On January 16, 2023, the PNF published new guidelines relating to the implementation of a CJIP, the French equivalent of a deferred prosecution agreement, instituted by the law known as "Sapin II" (no. 2016-1691, December 9, 2016). A CJIP allows the National Financial Prosecutor to enter into an out-of-court settlement with a corporate entity accused of corruption, influence peddling, or tax evasion in particular, as well as money laundering and related offenses. By means of a CJIP, the company involved also avoids other possible penalties, including prohibition from carrying out certain activities, exclusion from public markets, and the inability to have securities admitted to a regulated market.
To encourage companies to cooperate, the PNF employs two tools: the authority to offer a CJIP to a company, as the only agency empowered to do so pursuant to articles 41-1-2 and 180-2 of the Code of Criminal Procedure; and the ability to determine the amount of the fine in the public interest.
In order to qualify for a CJIP, a company must demonstrate to the PNF its good-faith cooperation, which is determined based on the following criteria:
- The voluntary disclosure of the facts to the prosecution, within a reasonable time;
- The establishment of an internal investigation into the facts and the individuals involved, and the transmission of the investigation report to the public prosecutor's office;
- The unprompted implementation of an anticorruption compliance program if the company is too small to fall within the scope of application of article 17 of the Sapin II law;
- The rapid adoption of corrective measures to reinforce the effectiveness of the compliance program;
- The possible modification of the management team; and
- Prior compensation to victims. In the case of acts of tax evasion, prerequisites for a CJIP include the recovery by the tax authorities of the evaded duties, interest on late payment, and penalties. This is why CJIPs do not, in principle, cover compensation for damage caused to the Public Treasury.

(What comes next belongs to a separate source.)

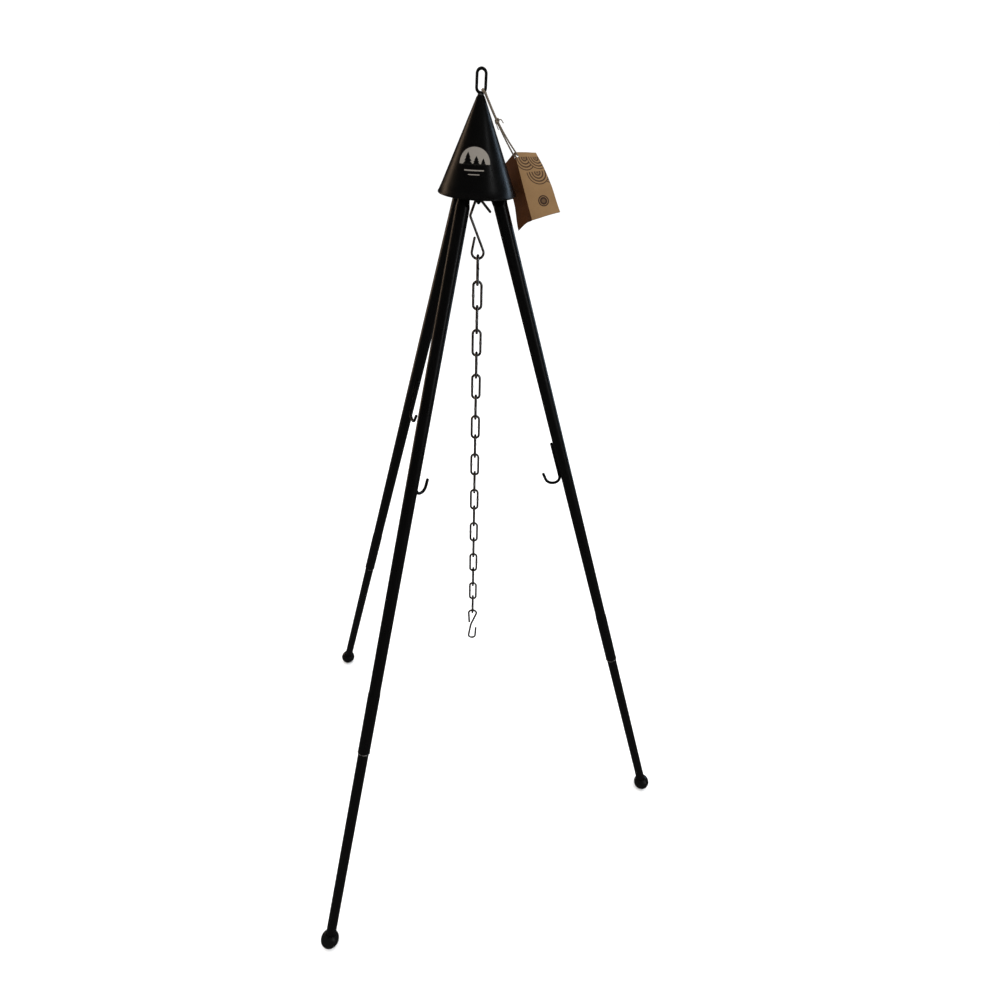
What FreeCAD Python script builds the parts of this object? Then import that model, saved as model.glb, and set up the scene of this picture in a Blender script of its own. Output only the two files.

The PNF specifies that companies subject to the provisions of Article 17 of Sapin II are unlikely to qualify for a CJIP if, following an inspection by the AFA, they are found to lack proper corrective measures.
The PNF also provides objective criteria for assessing the fine in the public interest, which must be proportionate to the benefits derived from the identified breaches (article 41-1-2 of the Code of Criminal Procedure).
This fine is made up of two parts. The first, called "restitutive," is equal to the amount of the benefits derived from the identified breaches. The second, called "afflictive," is punitive in nature and is calculated on the basis of the amount of the benefits derived from the breaches. Aggravating and mitigating factors are applied in order to assess the afflictive part of the fine.
The new aggravating factors identified by the PNF are:
- Obstruction of the judicial inquiry;
- Creation of tools to conceal the facts;
- Existence of a serious disturbance to public order;
- Company size, i.e., large enough to fall within the scope of application of article 17 of Sapin II; and
- Shortcomings in the company's anticorruption compliance program.
The new mitigating factors are:
- The unique occurrence of the offenses;
- The unequivocal recognition of the offenses by the company;
- The prior compensation of victims; and
- The relevance of internal investigations.
The methods of calculating the afflictive part ("AP") of the fine are thus intended to be more transparent. The goal is to ensure that the AP remains proportionate to the amount of benefits derived from the breaches. In addition, the multiplier coefficients (ranging from 10% to 50% and applied according to the mitigating and aggravating factors above) should be more predictable and more clearly encourage companies to cooperate.
The calculation of the AP, in relation to the restitutive part ("RP") of the fine, can now be summarized as follows:
AP = RP * (1 + increasing factors – reducing factors)
Through its new guidelines, the PNF hopes to encourage corporate interest in concluding a CJIP. It also intends to convince companies to cooperate fully in the event of a judicial inquiry into facts falling within the scope of the CJIP and to comply with the provisions of article 17 of Sapin II.
Companies should bear in mind that the quality of their anticorruption program, the effectiveness of their internal alert system, and their ability to carry out relevant internal investigations are all criteria likely to help convince the PNF to offer them a CJIP.